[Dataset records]
^^^^

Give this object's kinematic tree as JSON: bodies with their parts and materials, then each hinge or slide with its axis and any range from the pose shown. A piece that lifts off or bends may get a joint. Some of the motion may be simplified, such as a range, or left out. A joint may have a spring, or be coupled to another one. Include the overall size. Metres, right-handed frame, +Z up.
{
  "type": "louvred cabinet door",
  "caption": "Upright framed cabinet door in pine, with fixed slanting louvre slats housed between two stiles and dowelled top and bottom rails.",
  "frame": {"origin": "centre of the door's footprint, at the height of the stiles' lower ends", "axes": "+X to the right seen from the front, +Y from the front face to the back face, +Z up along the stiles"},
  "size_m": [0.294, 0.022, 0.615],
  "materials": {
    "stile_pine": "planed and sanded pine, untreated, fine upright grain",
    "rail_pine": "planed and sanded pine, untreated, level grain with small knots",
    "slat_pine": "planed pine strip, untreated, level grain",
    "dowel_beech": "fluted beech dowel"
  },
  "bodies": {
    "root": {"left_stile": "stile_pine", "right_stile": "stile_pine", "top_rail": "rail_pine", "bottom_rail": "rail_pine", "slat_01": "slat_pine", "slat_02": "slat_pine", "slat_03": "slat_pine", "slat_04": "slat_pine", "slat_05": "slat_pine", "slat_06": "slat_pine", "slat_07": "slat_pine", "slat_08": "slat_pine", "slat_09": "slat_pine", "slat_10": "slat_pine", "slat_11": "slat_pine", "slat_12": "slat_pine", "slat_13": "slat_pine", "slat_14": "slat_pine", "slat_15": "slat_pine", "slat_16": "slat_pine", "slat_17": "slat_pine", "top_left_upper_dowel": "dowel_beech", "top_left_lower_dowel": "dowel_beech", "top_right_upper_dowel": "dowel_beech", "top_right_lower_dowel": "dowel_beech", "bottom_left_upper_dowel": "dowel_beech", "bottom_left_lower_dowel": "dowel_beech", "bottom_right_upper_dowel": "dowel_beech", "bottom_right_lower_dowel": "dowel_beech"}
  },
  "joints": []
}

^^^^

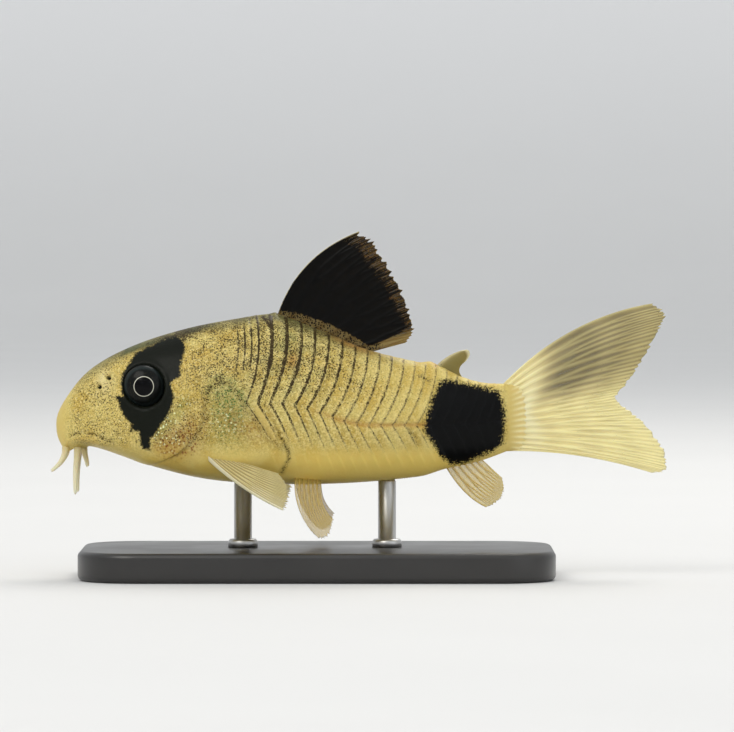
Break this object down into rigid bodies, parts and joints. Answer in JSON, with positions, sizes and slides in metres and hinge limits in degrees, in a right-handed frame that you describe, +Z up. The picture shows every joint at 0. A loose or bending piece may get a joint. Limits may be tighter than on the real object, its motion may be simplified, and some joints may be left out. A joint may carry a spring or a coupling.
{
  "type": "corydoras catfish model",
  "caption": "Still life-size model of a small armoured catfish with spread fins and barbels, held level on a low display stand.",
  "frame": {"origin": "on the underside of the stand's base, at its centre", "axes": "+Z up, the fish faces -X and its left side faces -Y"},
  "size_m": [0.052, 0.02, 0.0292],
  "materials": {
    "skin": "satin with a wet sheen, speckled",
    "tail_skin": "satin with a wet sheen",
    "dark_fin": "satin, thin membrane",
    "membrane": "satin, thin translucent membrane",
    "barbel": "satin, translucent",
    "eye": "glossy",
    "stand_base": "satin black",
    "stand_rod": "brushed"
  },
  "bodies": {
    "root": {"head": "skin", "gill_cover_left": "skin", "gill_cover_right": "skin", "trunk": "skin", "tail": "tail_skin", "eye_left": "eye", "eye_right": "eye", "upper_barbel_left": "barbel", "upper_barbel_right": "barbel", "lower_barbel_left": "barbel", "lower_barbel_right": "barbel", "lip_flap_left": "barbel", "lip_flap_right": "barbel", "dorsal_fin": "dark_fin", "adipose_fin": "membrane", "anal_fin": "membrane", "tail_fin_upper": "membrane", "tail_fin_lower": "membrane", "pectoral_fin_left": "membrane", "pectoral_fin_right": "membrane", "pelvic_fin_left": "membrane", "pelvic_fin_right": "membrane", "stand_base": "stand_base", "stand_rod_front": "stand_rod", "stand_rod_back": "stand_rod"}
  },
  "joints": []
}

^^^^

## GIVEN PROBLEM
Lines containing the word "parts" must all be returned from the material above.

## TASK SOLUTION
Give this object's kinematic tree as JSON: bodies with their parts and materials, then each hinge or slide with its axis and any range from the pose shown. A piece that lifts off or bends may get a joint. Some of the motion may be simplified, such as a range, or left out. A joint may have a spring, or be coupled to another one. Include the overall size. Metres, right-handed frame, +Z up.
Break this object down into rigid bodies, parts and joints. Answer in JSON, with positions, sizes and slides in metres and hinge limits in degrees, in a right-handed frame that you describe, +Z up. The picture shows every joint at 0. A loose or bending piece may get a joint. Limits may be tighter than on the real object, its motion may be simplified, and some joints may be left out. A joint may carry a spring or a coupling.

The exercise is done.